Open finance framework in the EU under preparation

In the Digital Finance Strategy of 9 September 2020, the Commission laid out as third priority the creation of a European financial data space. The Commission intends with such data space to promote data-driven innovation, while building on the European data strategy, and in full alignment with broader data access initiatives, such as the upcoming Data Act, and the already proposed Digital Services Act, currently being discussed by the co-legislators. It announced that it will present a legislative proposal for a new open finance framework by mid-2022. The Commission is also reviewing its competition policy to ensure that it is fit for the digital age. In this context, it will also determine whether sector-specific measures are needed to ensure fair access to platforms for all financial service providers.

Open insurance and GDPR

The main areas of EIOPA’s consultation paper include (1) open insurance definition and use cases, (2) open insurance and suptech (3) risks and benefits of open insurance, (4) regulatory barriers and (5) possible areas to consider for a sound open insurance framework. Next to the discussion paper, EIOPA also published a survey with a mixture of multiple choice and open questions. EIOPA considers that there might be potential on open insurance for consumers, for the insurance sector and for supervision, if handled right. According to EIOPA’s initial analysis, the exchange of both personal and non-personal data through (open) Application Programming Interfaces (APIs) has started to emerge in the insurance sector. This API based exchange seems to be the most common understanding today of what is open insurance. But the concept can go wider.

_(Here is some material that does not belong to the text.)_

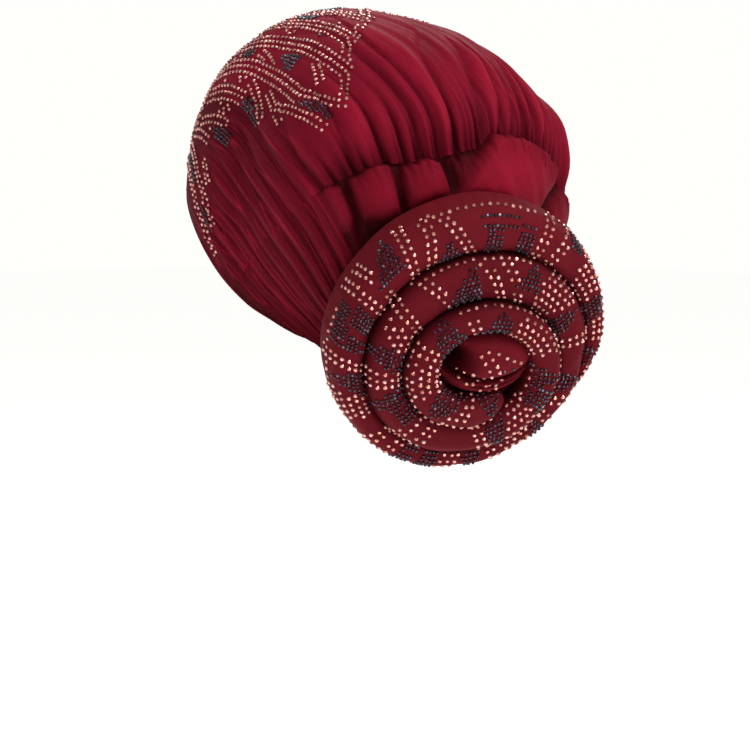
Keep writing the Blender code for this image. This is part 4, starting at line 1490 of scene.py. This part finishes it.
@dataclass(frozen=True)
class Studio:
    """Pale floor, soft lights and the camera."""

    azimuth: float = math.radians(135)
    elevation: float = math.radians(5)
    distance: float = 1.35
    aim_right: float = 0.022
    aim_height: float = -0.114
    lens: float = 110.16
    floor_height: float = -0.36
    floor_half: float = 6.0
    # Columns: name, place to the camera's right, up and back from the cap, size, watts, colour
    lights: tuple[tuple, ...] = (
        ("key", (0.85, 1.05, 0.75), 0.75, 17.0, (1.0, 0.985, 0.96)),
        ("fill", (-0.9, 0.15, 1.3), 0.9, 2.5, (1.0, 1.0, 1.0)),
        ("rim", (0.2, 0.9, -1.1), 0.8, 7.0, (1.0, 1.0, 1.0)),
    )

    def axes(self) -> tuple[Grid, Grid, Grid]:
        """Camera's directions back, right and up."""
        back = np.array([math.sin(self.azimuth) * math.cos(self.elevation),
                         -math.cos(self.azimuth) * math.cos(self.elevation),
                         math.sin(self.elevation)])
        right = np.cross(-back, [0.0, 0.0, 1.0])
        right /= np.linalg.norm(right)
        return back, right, np.cross(right, -back)

    def stand(self, data: bpy.types.ID, place: Grid, towards: Grid) -> bpy.types.Object:
        """Puts a camera or a light in the scene.

        Args:
            data: Its data, whose name it takes.
            place: Where it stands.
            towards: Direction that it faces.

        Returns:
            The object.
        """
        made = bpy.data.objects.new(data.name, data)
        made.location = Vector(place)
        made.rotation_mode = "QUATERNION"
        made.rotation_quaternion = Vector(towards).to_track_quat("-Z", "Y")
        bpy.context.scene.collection.objects.link(made)
        return made

    def place_camera(self) -> None:
        """Stands the camera where the photograph was taken from."""
        back, right, _ = self.axes()
        aim = right * self.aim_right + np.array([0.0, 0.0, self.aim_height])
        data = bpy.data.cameras.new("camera")
        data.lens = self.lens
        bpy.context.scene.camera = self.stand(data, aim + back * self.distance, -back)

    def add_lights(self) -> None:
        """Hangs the square soft lights."""
        back, right, up = self.axes()
        for name, offset, size, power, colour in self.lights:
            place = right * offset[0] + up * offset[1] + back * offset[2]
            data = bpy.data.lights.new(name, "AREA")
            data.size = size
            data.energy = power
            data.color = colour
            self.stand(data, place, -place)

    def build(self) -> None:
        """Lays the floor, hangs the lights and sets the pale surroundings."""
        half = self.floor_half
        floor = grid_mesh("floor", np.array([
            [(x, y, self.floor_height) for x in (-half, half)] for y in (-half, half)]))
        finish = Finish("pale_floor")
        finish.set(Base_Color=(0.90, 0.90, 0.885, 1.0), Roughness=0.9, Specular_IOR_Level=0.1,
                   Emission_Color=(1.0, 1.0, 0.98, 1.0), Emission_Strength=0.60)
        floor.materials.append(finish.material)
        stage = bpy.data.objects.new("floor", floor)
        bpy.context.scene.collection.objects.link(stage)
        self.add_lights()
        world = bpy.data.worlds.new("surroundings")
        world.use_nodes = True
        bpy.context.scene.world = world
        nodes, links = world.node_tree.nodes, world.node_tree.links
        soft = nodes["Background"]
        soft.inputs["Color"].default_value = (1.0, 0.995, 0.985, 1.0)
        soft.inputs["Strength"].default_value = 0.42
        pale = nodes.new("ShaderNodeBackground")
        pale.inputs["Color"].default_value = (1.0, 1.0, 0.97, 1.0)
        seen = nodes.new("ShaderNodeLightPath")
        mixed = nodes.new("ShaderNodeMixShader")
        links.new(seen.outputs["Is Camera Ray"], mixed.inputs[0])
        links.new(soft.outputs[0], mixed.inputs[1])
        links.new(pale.outputs[0], mixed.inputs[2])
        links.new(mixed.outputs[0], nodes["World Output"].inputs["Surface"])
        bpy.context.scene.view_settings.view_transform = "Standard"
        self.place_camera()


def main() -> None:
    """Loads the frame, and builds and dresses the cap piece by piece."""
    logging.basicConfig(level=logging.INFO, format="%(name)s: %(message)s")
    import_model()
    crystals = (
        CrystalFinish("rose_crystal", (
            (0.0, (0.50, 0.15, 0.12)), (0.35, (0.76, 0.30, 0.25)),
            (0.75, (0.95, 0.48, 0.46)), (1.0, (0.85, 0.38, 0.24)),
        ), rim=(0.10, 0.014, 0.011), metallic=0.88, roughness=0.20, coat=0.40).build(),
        CrystalFinish("midnight_crystal", (
            (0.0, (0.003, 0.003, 0.008)), (0.70, (0.010, 0.010, 0.022)),
            (0.90, (0.050, 0.030, 0.085)), (1.0, (0.14, 0.17, 0.21)),
        ), rim=(0.002, 0.001, 0.004), metallic=0.30, roughness=0.18, coat=0.20).build(),
    )
    cloth = ClothForm()
    crown = Crown(cloth, SatinFinish("crown_satin_cloth", (0.040, 0.0004, 0.0030),
                                     (0.300, 0.0080, 0.0290), crease=1.1).build(), crystals)
    flounce = Flounce(cloth, SatinFinish("flounce_satin_cloth", (0.024, 0.0003, 0.0016),
                                         (0.290, 0.0075, 0.0260), crease=0.5).build())
    rosette = Rosette(cloth.rosette,
                      SatinFinish("roll_satin_cloth", (0.018, 0.0008, 0.0018),
                                  (0.205, 0.0105, 0.0200)).build(),
                      SatinFinish("knot_satin_cloth", (0.018, 0.0008, 0.0018),
                                  (0.205, 0.0095, 0.0200)).build(), crystals)
    shell = crown.build()
    skirt = flounce.build()
    pieces = [shell, crown.dress(), skirt, rosette.build(), rosette.dress(),
              rosette.build_knot(), rosette.dress_knot()]
    for piece in pieces:
        LOG.info("%s: %d faces", piece.name, len(piece.data.polygons))
    Studio().build()


if __name__ == "__main__":
    main()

I believe it is only a matter of time before data portability, including in financial services, will become mainstream because of the interplay with the General Data Protection Regulation (GDPR). Article 20 of the GDPR foresees the general principle that data subjects should have control of their own personal data. This portability of personal data, financial and non-financial, coupled to the internal market’s free movement, empowers data subjects, the clients of financial services providers, to transfer their personal data from one provider to another. Translated to insurance, this would mean for example that you as (prospective) policyholder can instruct your insurer to provide your data to another party. But it may also foster the creation of new businesses focused on data-sharing service provisions, and ultimately a new data-sharing infrastructure.

So, when the Commission will come out with its framework on open finance, this shouldn’t come as a surprise. Once the principle of open banking was out in the field, turbocharged by GDPR, it was quite foreseeable that at some point in time the ‘open’ principle would wind its road into other sectors.

Enough food for thought

But obviously, there is the issue of (EU-wide) standardisation. GDPR does not provide a technical communication standard to exchange data between parties. And that is just one area where the shoe pinches and where further EU-wide solutions like in PSD2 might be necessary. What worries EIOPA also is that open insurance could also give rise to new or amplified risks such as data security, cyber risks, and liability, ethical and broader consumer protection issues. Increased data sharing, especially if combined with artificial intelligence or machine learning tools could also increase financial exclusion, dixit EIOPA. And the issue of a level playing field and reciprocity is thorny. At the same time, the potential EU approach on open insurance could contribute to a more integrated and efficient EU insurance market. And could it ultimately be a role model for other jurisdictions outside of the EU?

Ample food for thought. To find such a balance, EIOPA believes a broad multi-stakeholder discussion is needed. Stakeholders are strongly encouraged to provide views to the Discussion Paper by filling out the EU Survey Tool by 28 April 2021.